Preliminary orbit determination of a tethered satellite

A renewed interest in the deployment of tethered satellites has led to a need for preliminary orbit determination methods which are capable of distinguishing tethered satellites from untethered ones. A number of current preliminary orbit determination methods, which are used for Keplerian satellites, generally require two or more position vectors along with their respective observation times in order to determine a preliminary orbital element set. These conventional methods however, are unable to distinguish between Keplerian and tethered satellites, whose motion is modified due to the presence of a tether force. The use of these conventional methods will result in the calculation of inaccurate orbital elements if the observed satellite is part of a tethered satellite system.

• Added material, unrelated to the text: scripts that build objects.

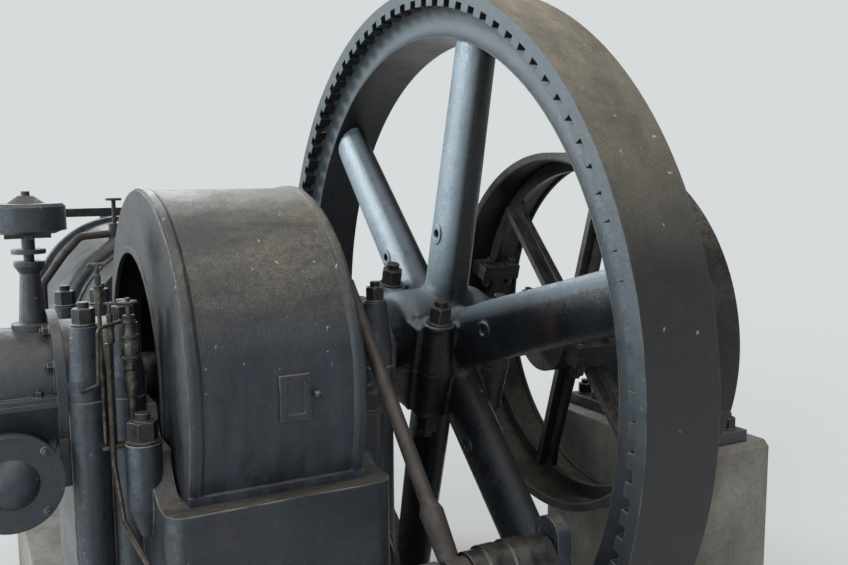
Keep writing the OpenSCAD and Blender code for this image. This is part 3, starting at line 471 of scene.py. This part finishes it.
def bare_steel(name, bright, dark, gloss=0.35, metallic=0.85, edge=0.0035, worn=(0.52, 0.50, 0.45)):
    """Machined steel with a film of old oil."""
    s = Shader(name)
    film = s.noise(14.0, 6, 0.6, warp=0.5)
    grime = s.noise(60.0, 6, 0.65)
    turned = s.noise(9.0, 4, 0.6, at=s.scaled((40.0, 1.0, 1.0)))
    mask, rounded = s.edges(edge)
    color = s.mix(s.ramp(film, 0.38, 0.66), dark, bright)
    color = s.mix(s.times(s.ramp(grime, 0.50, 0.66), 0.5), color, OLD_OIL)
    settled = s.times(s.up(0.55, 1.0), s.ramp(grime, 0.3, 0.6, 0.2, 0.6))
    color = s.mix(settled, color, OILY_DUST)
    color = s.mix(s.times(mask, s.ramp(film, 0.35, 0.6, 0.35, 0.9)), color, worn)
    rough = s.ramp(film, 0.3, 0.7, gloss - 0.08, gloss + 0.2)
    normal = s.bump(grime, 0.0006, 0.4, s.bump(turned, 0.0004, 0.4, rounded))
    return s.finish(color, rough, normal, metallic)


def rusted(name, brown, orange, dark, gloss=0.55, metallic=0.25, edge=0.003):
    """Rusted iron: brown with orange and dark patches."""
    s = Shader(name)
    patch = s.noise(16.0, 8, 0.65, warp=0.8)
    grain = s.noise(160.0, 5, 0.7)
    mask, rounded = s.edges(edge)
    color = s.mix(s.ramp(patch, 0.42, 0.62), brown, dark)
    color = s.mix(s.times(s.ramp(grain, 0.52, 0.70), 0.5), color, orange)
    color = s.mix(s.times(s.up(0.3, 1.0), 0.35), color, RUST_DUST)
    color = s.mix(s.times(mask, 0.45), color, RUBBED_RUST)
    rough = s.ramp(patch, 0.3, 0.7, gloss - 0.12, gloss + 0.2)
    normal = s.bump(grain, 0.0007, 0.6, s.bump(patch, 0.002, 0.4, rounded))
    return s.finish(color, rough, normal, metallic)


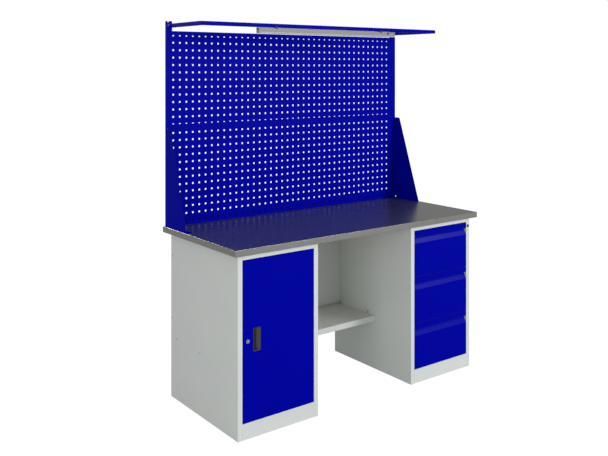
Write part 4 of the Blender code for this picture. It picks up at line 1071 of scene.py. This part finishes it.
class WORKBENCH_OT_paint_rest(bpy.types.Operator):
    """Give the pieces that keep their own shape their finishes"""

    bl_idname = "workbench.paint_rest"
    bl_label = "Paint the Rest"

    def execute(self, context):
        for node, piece in frame["nodes"].items():
            coat(piece, SLOT_OF[node])
        return {'FINISHED'}


class WORKBENCH_OT_set_studio(bpy.types.Operator):
    """Set the pale floor, the soft light and the photograph's camera"""

    bl_idname = "workbench.set_studio"
    bl_label = "Set Studio"

    def execute(self, context):
        self.camera()
        self.floor()
        self.sky()
        power = studio()
        self.lamp("key_light", (4.8, -8.3, 2.7), (0.0, 0.0, 0.8), 3.2, power.key)
        self.lamp("fill_light", (-4.0, -2.5, 1.15), (0.0, 0.0, 0.9), 2.0, power.fill)
        shine = self.lamp("shine_light", (3.9, -2.9, 4.1), (0.55, -0.35, 0.5), 1.6, power.shine)
        rim = self.lamp("rim_light", (-1.5, 6.0, 3.6), (-0.8, 0.0, 0.87), 2.0, power.rim)
        for gloss in (shine, rim):
            gloss.visible_diffuse = False
        fronts = bpy.data.collections.new("shine_receivers")
        for number in DRAWERS:
            fronts.objects.link(bpy.data.objects[f"drawer_front_{number}"])
        shine.light_linking.receiver_collection = fronts
        context.scene.view_settings.view_transform = 'Standard'
        return {'FINISHED'}

    def camera(self):
        settings = studio()
        deselect_all()
        bpy.ops.object.camera_add(location=settings.camera_place,
                                  rotation=(QUARTER_TURN, 0.0, -settings.camera_turn))
        camera = bpy.context.active_object
        camera.name = "photograph_camera"
        camera.data.lens = settings.lens
        camera.data.sensor_width = 36.0
        camera.data.shift_y = settings.rise
        camera.data.clip_end = 200.0
        bpy.context.scene.camera = camera

    def floor(self):
        """A pale floor that the camera sees as white, apart from a part of its shadow."""
        deselect_all()
        bpy.ops.mesh.primitive_plane_add(size=60.0, location=(0.0, 0.0, -0.0005))
        floor = named("studio_floor")
        material = bpy.data.materials.new("floor_white")
        material.use_nodes = True
        tree = material.node_tree
        shader = tree.nodes["Principled BSDF"]
        shader.inputs["Base Color"].default_value = (0.50, 0.50, 0.50, 1.0)
        shader.inputs["Roughness"].default_value = 0.9
        shader.inputs["Specular IOR Level"].default_value = 0.0
        white = add_node(tree, 'ShaderNodeEmission', (0, -200), {"Strength": 1.16})
        share = reckon(tree, (0, 200), 'MULTIPLY', self.seen(tree, studio().floor_mirrored),
                       studio().floor_white)
        mix = add_node(tree, 'ShaderNodeMixShader', (300, 0),
                       {0: share, 1: shader.outputs[0], 2: white.outputs[0]})
        tree.links.new(mix.outputs[0], tree.nodes["Material Output"].inputs["Surface"])
        floor.data.materials.append(material)

    def seen(self, tree, in_gloss):
        """1 for what the camera sees itself or through glass, less in a reflection, and 0 for light."""
        paths = add_node(tree, 'ShaderNodeLightPath', (-900, 300)).outputs
        mirrored = reckon(tree, (-700, 300), 'MULTIPLY', paths["Is Glossy Ray"], in_gloss)
        direct = reckon(tree, (-500, 300), 'MAXIMUM', paths["Is Camera Ray"], mirrored)
        return reckon(tree, (-300, 300), 'MAXIMUM', direct, paths["Is Transmission Ray"])

    def sky(self):
        """Soft light from all round, before a backdrop that the camera sees as white."""
        world = bpy.data.worlds.new("studio_sky")
        bpy.context.scene.world = world
        world.use_nodes = True
        tree = world.node_tree
        backdrop = tree.nodes["Background"]
        backdrop.inputs["Color"].default_value = (1.0, 1.0, 1.0, 1.0)
        paths = add_node(tree, 'ShaderNodeLightPath', (-900, -200)).outputs
        diffuse = reckon(tree, (-300, -200), 'MULTIPLY', paths["Is Diffuse Ray"], studio().sky)
        level = reckon(tree, (-100, 0), 'MAXIMUM', self.seen(tree, studio().mirrored), diffuse)
        tree.links.new(level, backdrop.inputs["Strength"])

    def lamp(self, name, place, target, size, power):
        deselect_all()
        aim = (Vector(target) - Vector(place)).to_track_quat('-Z', 'Y').to_euler()
        bpy.ops.object.light_add(type='AREA', location=place, rotation=aim)
        lamp = bpy.context.active_object
        lamp.name = name
        lamp.data.size = size
        lamp.data.energy = power
        return lamp


STEPS = ("mix_finishes", "paint_rest", "fold_sheets", "punch_panels", "mitre_tube", "mould_pull",
         "turn_locks", "build_lamp", "fit_bolts", "set_studio")


class WORKBENCH_PT_steps(bpy.types.Panel):
    """The steps that finish the bench, in order"""

    bl_label = "Workbench"
    bl_idname = "WORKBENCH_PT_steps"
    bl_space_type = 'VIEW_3D'
    bl_region_type = 'UI'
    bl_category = "Workbench"

    def draw(self, context):
        for step in STEPS:
            self.layout.operator(f"workbench.{step}")


CLASSES = (WorkbenchPaint, WorkbenchSizes, WorkbenchStudio, WORKBENCH_OT_mix_finishes,
           WORKBENCH_OT_paint_rest, WORKBENCH_OT_fold_sheets, WORKBENCH_OT_punch_panels,
           WORKBENCH_OT_mitre_tube, WORKBENCH_OT_mould_pull, WORKBENCH_OT_turn_locks,
           WORKBENCH_OT_build_lamp, WORKBENCH_OT_fit_bolts, WORKBENCH_OT_set_studio,
           WORKBENCH_PT_steps)


def register():
    for item in CLASSES:
        bpy.utils.register_class(item)
    bpy.types.Scene.workbench_paint = PointerProperty(type=WorkbenchPaint)
    bpy.types.Scene.workbench_sizes = PointerProperty(type=WorkbenchSizes)
    bpy.types.Scene.workbench_studio = PointerProperty(type=WorkbenchStudio)


def unregister():
    del bpy.types.Scene.workbench_studio
    del bpy.types.Scene.workbench_sizes
    del bpy.types.Scene.workbench_paint
    for item in reversed(CLASSES):
        bpy.utils.unregister_class(item)


def main():
    register()
    for step in STEPS:
        getattr(bpy.ops.workbench, step)()


if __name__ == "__main__":
    main()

Modifications have been made to four classical preliminary orbit determination methods in order to allow for the identification of tethered satellites. These modifications allow for the calculation of a gravitational parameter, in addition to a set of orbital elements, which can be used to distinguish between a tethered satellite and an untethered one. This paper applies these modified preliminary orbit determination methods to the problem of the identification of a tethered satellite. The performance of these methods is evaluated through scenarios of differing tether lengths and levels of observation error. Due to the desire for the preliminary orbit determination to be achieved quickly, only small radius vector spreads were considered. Results are compared in order to determine the most accurate method. A description of how this preliminary orbit information can be used to obtain tether parameters for the subsequent differential correction process is also provided.